Falling Rupee: how to diminish the downside?


Rupee is falling against the dollar for almost one year now (with only few months long rebound in mid 2011). This prolonged depreciation is caused as much by issues with domestic economy as it’s affected by the global financial turmoil.

Leaving macroeconomics aside, the question is what could India’s business people possibly do in the current situation in order to diminish the downside.

The complexity of the issue implies that there is probably no one "silver bullet" solution. But increasing trade with Europe could be one of the answers at least for those who are exporting. Suggestion might appear a bit counter intuitive having in mind all the negative news related to the euro zone. But the fundamentals are in favor of it.

First Euro fall against Dollar is less than Rupee vs. Dollar (1 year EUR/USD: – 14%, INR/USD:  – 19%). It implies the opportunity for hedging. Being paid in Euros is advantageous even if not used as a hedge against fluctuations INR/USD. During last year Rupee fell against the Euro only around 5 %. Milder shift converts into a more beneficial and balanced trade for exporters.

Now and again, I receive skeptical comments referring to a fragile state of the EU’s economy and stagnant growth rates. This argument is typically founded on a flawed assumption that EU is homogenous. But (for better or worse) it is not. The economic situation differs greatly throughout the union. Consequentially, even while most of the things in the news are correct, and the European Union has tremendous challenges to deal with, there are countries within it that are doing pretty well at the same time.

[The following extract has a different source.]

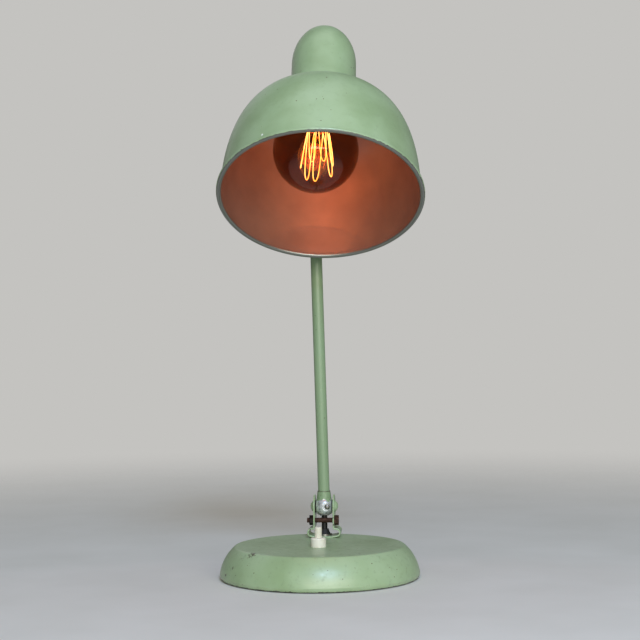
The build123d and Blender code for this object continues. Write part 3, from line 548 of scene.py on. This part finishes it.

See the map depicting latest GDP growth rates (dark green equals highest growth up to +8%, light yellow – lowest). We can notice that almost all of the fast growing economies are clustered in the eastern part of the European Union.


GDP growth, 2011 (Eurostat)

We can also observe, that the majority of them happen to be outside the Euro zone (except Estonia). They have national currencies that are either pegged to the Euro or free-floating. In all cases the Euro is commonly used for international payments.

It is difficult to make one encompassing conclusion. But some things are quite evident. It’s not a coincidence that those particular European countries are doing rather well. They have achieved a certain cost/value balance that enables to be globally competitive and attractive to investors.

Rahm Emanuel, a former chief of staff of Obama’s cabinet, famously said: "You never want a serious crisis to go to waste". Challenging developments that are taking place in Europe and, to a certain degree in India, encourage to search for new opportunities and innovate for growth.

mantas How Indian textile manufacturers can become European retailers [Reverse Outsourcing]

[Author: Mantas Balcius is an entrepreneur and business development consultant in Lithuania, Turkey and India. He’s a creator of www.indialithuniabusiness.com. Twitter @mantasbalcius]

  1. Mantas says

    Thank you for a thoughtful comment.

    I fully share your views – falling rupee could be advantageous and increase competitiveness. The problem however is India’s trade balance and the structure of imports. Due to the fact that India is so heavily depended on energy resource imports (mostly denominated in USD) the drop in Rs actually spreads and affects the whole economy. Also, a lot of raw materials are imported that are used to produce exportable goods.

    Weak rupee would be advantageous if it would help to increase the exports and reach positive trade balance. This however is not happening, we see trade deficits quite stable (1 year) and reaching around 14 bln USD a month. While exports have peaked April, 2011 and have been below that eve since. With this rough data in hand we we could conclude that falling rupee doesn’t stimulate exports.

    P.S. The currency data I have used for the article you may find here:



  2. Altaf Rahman says

    Nice article.
    If you add up the depreciation of India / US / Euro, the figures are correct.
    Rupee fell 5% against Euro, Euro fell 14% against dollar and therefore Rupee fell 19% against dollar.
    Hedging is a very complex tool for Indians. Inspite of using these tools for years, most of Indian companies are losing money as per their anual results. In profit / loss, every company shows forign currency trades.
    Instead what they can do is use common sence just like in stock trading. All exporters are allowed to keep the receipts for a certain time before converting to rupees. (Recently RBI has reduced this time. Still they have some time). They can keep their receivables in forign currencies for as long as is permitted.
    Also instead of aiming to maximize profits with falling rupees, they can share the benifit with buyers to gain confidence and also increase business.
    For example, when they say, Indian currency is the worst performing in Asia, it means rupee has fallen the most. That means in businesses where the competition is intense and the margins are thin, the Indian exporters can bid competitively to gain business at the expense of other nations. This helps both the exporter (reduced overheads on more volume) and the Indian economy (more incoming forign currency).